Items listed in a dataset:
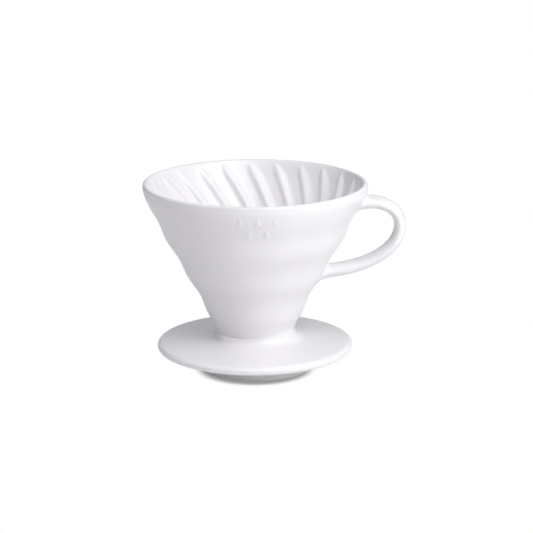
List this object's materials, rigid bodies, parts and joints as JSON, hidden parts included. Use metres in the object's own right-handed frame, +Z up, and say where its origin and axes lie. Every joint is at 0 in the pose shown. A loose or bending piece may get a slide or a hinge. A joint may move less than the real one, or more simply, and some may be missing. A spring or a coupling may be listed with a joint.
{
  "type": "pour over dripper",
  "caption": "Glazed ceramic coffee dripper: a cone with spiral ribs inside and an open outlet, a round base plate with a foot ring that centres it in a mug, and a strap handle.",
  "frame": {"origin": "on the cone's axis, in the plane of the foot ring's lower face, which stands on the table", "axes": "+Z up along the cone's axis, +X towards the handle, +Y away from the viewer"},
  "size_m": [0.1417, 0.12, 0.102],
  "materials": {
    "glaze": "satin gloss white glaze",
    "foot": "white glaze, with a bare matt ring where it stands"
  },
  "bodies": {
    "root": {"cone_cup": "glaze", "base_plate": "glaze", "foot_ring": "foot", "cone_slip_joint": "glaze", "handle": "glaze", "handle_upper_slip_joint": "glaze", "handle_lower_slip_joint": "glaze"}
  },
  "joints": []
}
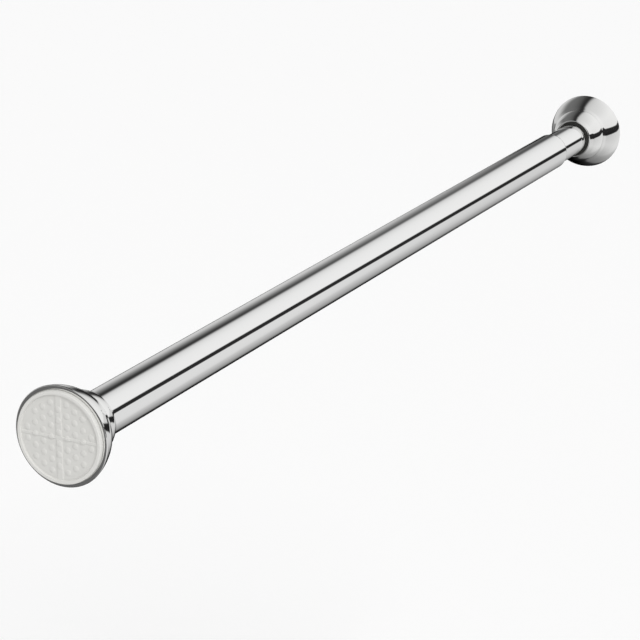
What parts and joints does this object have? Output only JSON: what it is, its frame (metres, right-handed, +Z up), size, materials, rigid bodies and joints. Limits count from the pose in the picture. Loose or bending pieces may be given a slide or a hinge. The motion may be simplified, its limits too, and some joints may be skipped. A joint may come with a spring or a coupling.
{
  "type": "spring tension rod",
  "caption": "Telescopic spring tension rod with stepped bell flanges, soft wall pads, a twist lock and an inner compression spring.",
  "frame": {"origin": "centre of the near pad's contact face, where it meets the near wall", "axes": "+X along the rod from the near wall to the far wall, +Z up"},
  "size_m": [0.72, 0.053, 0.053],
  "materials": {
    "tube_steel": "polished stainless steel",
    "bell_chrome": "polished with fine turning marks",
    "pad_rubber": "soft matt moulding",
    "dark_nylon": "moulded",
    "white_nylon": "moulded",
    "black_rubber": "matt",
    "cone_zinc": "die cast zinc",
    "plated_steel": "zinc plated",
    "spring_steel": "oiled spring wire"
  },
  "bodies": {
    "outer": {"outer_tube": "tube_steel", "tube_end_bush": "dark_nylon", "near_bell": "bell_chrome", "near_carrier": "dark_nylon", "near_pad": "pad_rubber"},
    "lock": {"expander_sleeve": "white_nylon", "drag_ring": "black_rubber"},
    "wedge": {"wedge_nut": "cone_zinc"},
    "spindle": {"spindle": "plated_steel", "retaining_clip": "plated_steel", "thrust_washer": "plated_steel", "spring_seat": "plated_steel", "compression_spring": "spring_steel", "stop_washer": "plated_steel", "stop_nut": "plated_steel"},
    "inner": {"inner_tube": "tube_steel", "inner_plug": "white_nylon", "plug_rivets": "plated_steel", "slide_ring": "white_nylon", "far_bell": "bell_chrome", "far_carrier": "dark_nylon", "far_pad": "pad_rubber", "far_mouth_ring": "dark_nylon"}
  },
  "joints": [
    {"name": "telescope", "type": "slide", "parent": "outer", "child": "lock", "axis": [1, 0, 0], "range_m": [-0.008, 0.4]},
    {"name": "twist", "type": "hinge", "parent": "lock", "child": "spindle", "pos_m": [0.085, 0, 0], "axis": [-1, 0, 0], "range_deg": [0, 360]},
    {"name": "wedge_draw", "type": "slide", "parent": "lock", "child": "wedge", "axis": [1, 0, 0], "range_m": [0, 0.00205]},
    {"name": "spring_stroke", "type": "slide", "parent": "spindle", "child": "inner", "axis": [1, 0, 0], "range_m": [-0.03, 0], "stiffness_N_per_m": 5000, "springref_m": 0.003, "deforming": ["compression_spring"]}
  ],
  "couplings": [
    {"joint": "wedge_draw", "follows": "twist", "m_per_rad": 0.00031831}
  ]
}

Instruction: Search the data for the word "rigid" and copy each line where it appears.

Solution for this problem:
List this object's materials, rigid bodies, parts and joints as JSON, hidden parts included. Use metres in the object's own right-handed frame, +Z up, and say where its origin and axes lie. Every joint is at 0 in the pose shown. A loose or bending piece may get a slide or a hinge. A joint may move less than the real one, or more simply, and some may be missing. A spring or a coupling may be listed with a joint.
What parts and joints does this object have? Output only JSON: what it is, its frame (metres, right-handed, +Z up), size, materials, rigid bodies and joints. Limits count from the pose in the picture. Loose or bending pieces may be given a slide or a hinge. The motion may be simplified, its limits too, and some joints may be skipped. A joint may come with a spring or a coupling.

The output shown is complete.